North Carolina, the second-seeded team, won the Atlantic Coast Conference tournament for the first time since 1982--which, coincidentally, was also the last time North Carolina made the Final Four, beating Georgetown for the NCAA title.
Another team to reckon with is Florida State, led by senior guard George McCloud.
Notable in the Southeast: Michigan, which made it past the second round only once under Bill Frieder, may have a chance now that Frieder has been named coach at Arizona State and athletic director Bo Schembechler has forbidden him to coach the Wolverines any further.

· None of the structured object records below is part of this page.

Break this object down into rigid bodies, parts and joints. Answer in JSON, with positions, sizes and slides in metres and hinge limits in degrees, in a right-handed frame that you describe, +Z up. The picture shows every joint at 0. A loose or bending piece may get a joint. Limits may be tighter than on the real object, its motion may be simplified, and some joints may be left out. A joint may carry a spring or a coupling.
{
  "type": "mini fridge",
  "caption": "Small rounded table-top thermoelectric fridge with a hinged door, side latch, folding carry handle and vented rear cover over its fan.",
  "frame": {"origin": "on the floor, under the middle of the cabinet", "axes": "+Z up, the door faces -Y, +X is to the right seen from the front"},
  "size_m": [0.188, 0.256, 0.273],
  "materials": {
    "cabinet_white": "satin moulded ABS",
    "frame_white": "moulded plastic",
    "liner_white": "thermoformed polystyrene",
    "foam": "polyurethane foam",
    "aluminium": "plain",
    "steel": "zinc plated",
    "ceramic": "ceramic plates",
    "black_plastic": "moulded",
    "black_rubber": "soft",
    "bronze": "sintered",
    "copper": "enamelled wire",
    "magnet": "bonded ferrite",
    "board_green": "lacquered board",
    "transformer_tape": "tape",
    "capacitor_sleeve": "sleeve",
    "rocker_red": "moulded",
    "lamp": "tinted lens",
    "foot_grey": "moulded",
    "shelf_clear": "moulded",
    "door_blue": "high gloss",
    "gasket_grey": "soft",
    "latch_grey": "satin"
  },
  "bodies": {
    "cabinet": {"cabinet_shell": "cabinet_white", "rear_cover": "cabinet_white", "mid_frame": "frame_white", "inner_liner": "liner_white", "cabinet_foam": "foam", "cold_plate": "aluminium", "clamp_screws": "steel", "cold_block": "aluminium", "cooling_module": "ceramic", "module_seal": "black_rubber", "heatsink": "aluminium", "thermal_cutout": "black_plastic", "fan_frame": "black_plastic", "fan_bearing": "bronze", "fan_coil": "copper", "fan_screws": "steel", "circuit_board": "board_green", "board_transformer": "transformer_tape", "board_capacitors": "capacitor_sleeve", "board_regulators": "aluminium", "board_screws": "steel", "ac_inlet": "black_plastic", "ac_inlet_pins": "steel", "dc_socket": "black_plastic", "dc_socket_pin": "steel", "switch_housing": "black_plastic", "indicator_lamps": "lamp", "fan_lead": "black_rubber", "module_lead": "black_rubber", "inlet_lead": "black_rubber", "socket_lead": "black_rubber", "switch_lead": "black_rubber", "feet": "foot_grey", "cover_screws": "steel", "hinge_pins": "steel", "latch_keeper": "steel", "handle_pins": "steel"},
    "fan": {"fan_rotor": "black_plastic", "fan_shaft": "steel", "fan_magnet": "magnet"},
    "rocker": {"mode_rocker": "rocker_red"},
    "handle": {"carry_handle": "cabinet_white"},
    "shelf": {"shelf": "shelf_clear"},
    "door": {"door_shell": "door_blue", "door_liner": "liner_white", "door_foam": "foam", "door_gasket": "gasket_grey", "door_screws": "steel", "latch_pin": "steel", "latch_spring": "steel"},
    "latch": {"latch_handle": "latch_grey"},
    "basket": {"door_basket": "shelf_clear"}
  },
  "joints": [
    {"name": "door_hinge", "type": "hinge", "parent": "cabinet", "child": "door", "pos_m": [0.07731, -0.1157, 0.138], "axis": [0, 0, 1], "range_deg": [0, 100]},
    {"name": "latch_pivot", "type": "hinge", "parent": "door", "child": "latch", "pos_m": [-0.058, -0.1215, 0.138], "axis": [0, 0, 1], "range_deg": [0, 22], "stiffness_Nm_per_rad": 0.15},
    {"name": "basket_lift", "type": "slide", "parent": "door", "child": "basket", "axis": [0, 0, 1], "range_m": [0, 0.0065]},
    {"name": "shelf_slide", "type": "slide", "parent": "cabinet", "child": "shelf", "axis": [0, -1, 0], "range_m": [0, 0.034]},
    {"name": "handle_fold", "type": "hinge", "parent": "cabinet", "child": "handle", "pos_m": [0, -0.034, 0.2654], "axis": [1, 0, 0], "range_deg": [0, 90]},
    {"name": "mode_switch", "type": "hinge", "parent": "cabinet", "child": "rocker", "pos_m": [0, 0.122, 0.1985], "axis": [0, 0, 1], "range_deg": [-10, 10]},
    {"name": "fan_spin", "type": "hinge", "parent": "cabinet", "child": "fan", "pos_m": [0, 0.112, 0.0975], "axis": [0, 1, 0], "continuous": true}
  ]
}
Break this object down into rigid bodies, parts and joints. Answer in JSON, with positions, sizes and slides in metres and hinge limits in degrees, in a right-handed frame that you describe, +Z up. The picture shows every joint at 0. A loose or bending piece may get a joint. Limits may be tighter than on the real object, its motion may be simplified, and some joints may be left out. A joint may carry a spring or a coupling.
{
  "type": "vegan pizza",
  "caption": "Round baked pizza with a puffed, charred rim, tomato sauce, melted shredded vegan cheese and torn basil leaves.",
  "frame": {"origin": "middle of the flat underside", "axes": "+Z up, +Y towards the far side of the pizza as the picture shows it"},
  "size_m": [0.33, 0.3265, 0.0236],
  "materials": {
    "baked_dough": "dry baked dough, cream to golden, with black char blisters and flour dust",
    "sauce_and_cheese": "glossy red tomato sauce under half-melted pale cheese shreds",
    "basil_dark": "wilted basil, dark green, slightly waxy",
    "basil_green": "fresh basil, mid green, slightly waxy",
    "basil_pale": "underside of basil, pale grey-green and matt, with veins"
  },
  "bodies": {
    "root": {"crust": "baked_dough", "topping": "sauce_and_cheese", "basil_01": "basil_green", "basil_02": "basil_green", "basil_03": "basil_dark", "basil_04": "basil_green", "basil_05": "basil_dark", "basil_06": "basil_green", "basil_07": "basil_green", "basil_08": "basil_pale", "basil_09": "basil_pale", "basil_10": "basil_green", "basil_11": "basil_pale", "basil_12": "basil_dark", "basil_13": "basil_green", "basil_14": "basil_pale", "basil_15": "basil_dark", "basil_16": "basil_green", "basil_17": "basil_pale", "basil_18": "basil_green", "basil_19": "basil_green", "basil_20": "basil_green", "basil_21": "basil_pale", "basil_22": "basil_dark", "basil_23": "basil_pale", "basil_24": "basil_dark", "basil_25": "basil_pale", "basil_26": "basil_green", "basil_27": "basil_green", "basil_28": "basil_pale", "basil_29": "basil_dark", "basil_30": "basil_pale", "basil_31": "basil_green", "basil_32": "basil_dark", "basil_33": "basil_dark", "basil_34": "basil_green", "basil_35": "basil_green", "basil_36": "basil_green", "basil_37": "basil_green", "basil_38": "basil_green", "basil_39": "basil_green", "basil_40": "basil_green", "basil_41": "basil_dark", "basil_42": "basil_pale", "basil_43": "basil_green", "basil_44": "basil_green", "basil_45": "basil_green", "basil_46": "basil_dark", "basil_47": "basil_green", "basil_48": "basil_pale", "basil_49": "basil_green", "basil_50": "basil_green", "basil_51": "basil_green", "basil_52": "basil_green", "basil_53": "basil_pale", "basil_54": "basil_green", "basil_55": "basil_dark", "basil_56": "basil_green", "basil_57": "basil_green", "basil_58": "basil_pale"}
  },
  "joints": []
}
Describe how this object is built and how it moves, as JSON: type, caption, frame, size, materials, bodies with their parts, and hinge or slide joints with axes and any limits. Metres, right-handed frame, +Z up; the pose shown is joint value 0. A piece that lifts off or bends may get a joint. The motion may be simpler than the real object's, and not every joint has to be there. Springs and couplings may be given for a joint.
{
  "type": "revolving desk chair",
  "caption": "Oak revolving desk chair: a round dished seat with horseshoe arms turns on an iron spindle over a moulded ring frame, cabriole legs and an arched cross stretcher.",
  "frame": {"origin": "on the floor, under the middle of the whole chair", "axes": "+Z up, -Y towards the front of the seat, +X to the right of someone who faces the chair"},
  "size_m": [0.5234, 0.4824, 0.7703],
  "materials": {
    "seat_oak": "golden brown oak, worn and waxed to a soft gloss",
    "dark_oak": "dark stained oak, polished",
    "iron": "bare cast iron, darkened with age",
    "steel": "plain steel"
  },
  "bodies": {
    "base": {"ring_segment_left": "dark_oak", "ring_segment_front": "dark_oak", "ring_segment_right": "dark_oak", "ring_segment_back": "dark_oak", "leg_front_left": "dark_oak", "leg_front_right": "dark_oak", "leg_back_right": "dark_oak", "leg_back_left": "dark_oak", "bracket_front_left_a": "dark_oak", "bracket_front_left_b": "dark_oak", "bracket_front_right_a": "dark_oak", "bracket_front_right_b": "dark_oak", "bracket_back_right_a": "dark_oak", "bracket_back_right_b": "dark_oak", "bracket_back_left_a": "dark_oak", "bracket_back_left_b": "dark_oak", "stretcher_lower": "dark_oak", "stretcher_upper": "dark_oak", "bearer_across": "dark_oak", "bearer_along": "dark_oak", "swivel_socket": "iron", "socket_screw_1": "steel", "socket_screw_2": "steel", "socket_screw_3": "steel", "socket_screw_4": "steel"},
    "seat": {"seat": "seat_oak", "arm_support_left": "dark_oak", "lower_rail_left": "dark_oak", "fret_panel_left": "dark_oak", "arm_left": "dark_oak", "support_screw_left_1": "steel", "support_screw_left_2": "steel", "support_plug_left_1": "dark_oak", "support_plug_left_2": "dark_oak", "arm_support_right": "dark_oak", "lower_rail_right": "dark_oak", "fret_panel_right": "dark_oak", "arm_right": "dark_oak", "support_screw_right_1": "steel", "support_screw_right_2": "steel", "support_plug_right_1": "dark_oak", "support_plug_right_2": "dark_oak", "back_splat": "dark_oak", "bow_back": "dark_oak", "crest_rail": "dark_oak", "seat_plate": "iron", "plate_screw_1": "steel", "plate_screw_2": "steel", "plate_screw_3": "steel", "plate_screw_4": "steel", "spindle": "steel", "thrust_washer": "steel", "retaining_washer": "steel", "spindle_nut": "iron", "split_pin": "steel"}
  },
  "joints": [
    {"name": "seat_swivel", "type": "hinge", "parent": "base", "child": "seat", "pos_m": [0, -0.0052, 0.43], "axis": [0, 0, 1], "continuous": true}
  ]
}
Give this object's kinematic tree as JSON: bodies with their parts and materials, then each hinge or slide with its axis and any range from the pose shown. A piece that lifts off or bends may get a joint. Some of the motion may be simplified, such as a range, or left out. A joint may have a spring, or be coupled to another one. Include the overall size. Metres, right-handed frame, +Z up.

Or, they could fold even more quickly than usual.
Best first-round games: Virginia (19-10) vs. Providence (18-10); UCLA (20-9) vs. Iowa State (17-11).
In Princeton, top-seeded Georgetown draws a team with a little NCAA history--14 tournament appearances, and one Final Four team, Bill Bradley’s 1965 aggregation. But the recent history belongs to Georgetown, which won its only NCAA championship in 1984--the last time the Final Four was in Seattle.
The strongest competition should come from Duke and North Carolina State, but with Charles Smith, Alonzo Mourning, Jaren Jackson and others, Georgetown appears to be in position to revive John Thompson’s reputation as a coach, which was sullied by the U.S. Olympic team loss to the Soviet Union.
Duke, will be trying for its third appearance in the Final Four in four seasons.
If Danny Ferry is to be voted player of the year, he probably will have to take his Duke team farther than Elliott takes Arizona.
Notable in the East: Stanford still has the NCAA tournament’s only undefeated record at 3-0. The Cardinal, which meets Siena in the first round Friday, won the 1942 NCAA championship and has not been in the tournament since.
Best first-round games: North Carolina State (20-8) vs. South Carolina (19-10); West Virginia (25-4) vs. Tennessee (19-10).